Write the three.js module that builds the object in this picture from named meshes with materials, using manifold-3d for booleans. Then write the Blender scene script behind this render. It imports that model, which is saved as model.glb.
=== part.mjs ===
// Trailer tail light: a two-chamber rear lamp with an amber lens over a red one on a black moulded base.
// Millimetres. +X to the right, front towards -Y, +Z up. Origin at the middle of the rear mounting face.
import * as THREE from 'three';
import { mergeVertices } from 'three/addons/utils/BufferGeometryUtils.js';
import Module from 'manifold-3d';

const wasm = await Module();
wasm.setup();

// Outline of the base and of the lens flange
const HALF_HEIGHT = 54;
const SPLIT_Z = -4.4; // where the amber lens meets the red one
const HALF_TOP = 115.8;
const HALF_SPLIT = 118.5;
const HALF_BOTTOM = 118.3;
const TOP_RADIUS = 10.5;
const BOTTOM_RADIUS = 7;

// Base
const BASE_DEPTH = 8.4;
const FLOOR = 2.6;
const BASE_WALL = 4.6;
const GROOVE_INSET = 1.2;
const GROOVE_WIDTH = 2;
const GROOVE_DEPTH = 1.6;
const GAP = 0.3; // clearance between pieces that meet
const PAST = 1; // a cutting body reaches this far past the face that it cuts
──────
* WHAT THE EXERCISE ASKS: Copy out the data shown above without altering anything.

* OUTPUT FOR THIS EXERCISE:
Write the three.js module that builds the object in this picture from named meshes with materials, using manifold-3d for booleans. Then write the Blender scene script behind this render. It imports that model, which is saved as model.glb.
=== part.mjs ===
// Trailer tail light: a two-chamber rear lamp with an amber lens over a red one on a black moulded base.
// Millimetres. +X to the right, front towards -Y, +Z up. Origin at the middle of the rear mounting face.
import * as THREE from 'three';
import { mergeVertices } from 'three/addons/utils/BufferGeometryUtils.js';
import Module from 'manifold-3d';

const wasm = await Module();
wasm.setup();

// Outline of the base and of the lens flange
const HALF_HEIGHT = 54;
const SPLIT_Z = -4.4; // where the amber lens meets the red one
const HALF_TOP = 115.8;
const HALF_SPLIT = 118.5;
const HALF_BOTTOM = 118.3;
const TOP_RADIUS = 10.5;
const BOTTOM_RADIUS = 7;

// Base
const BASE_DEPTH = 8.4;
const FLOOR = 2.6;
const BASE_WALL = 4.6;
const GROOVE_INSET = 1.2;
const GROOVE_WIDTH = 2;
const GROOVE_DEPTH = 1.6;
const GAP = 0.3; // clearance between pieces that meet
const PAST = 1; // a cutting body reaches this far past the face that it cuts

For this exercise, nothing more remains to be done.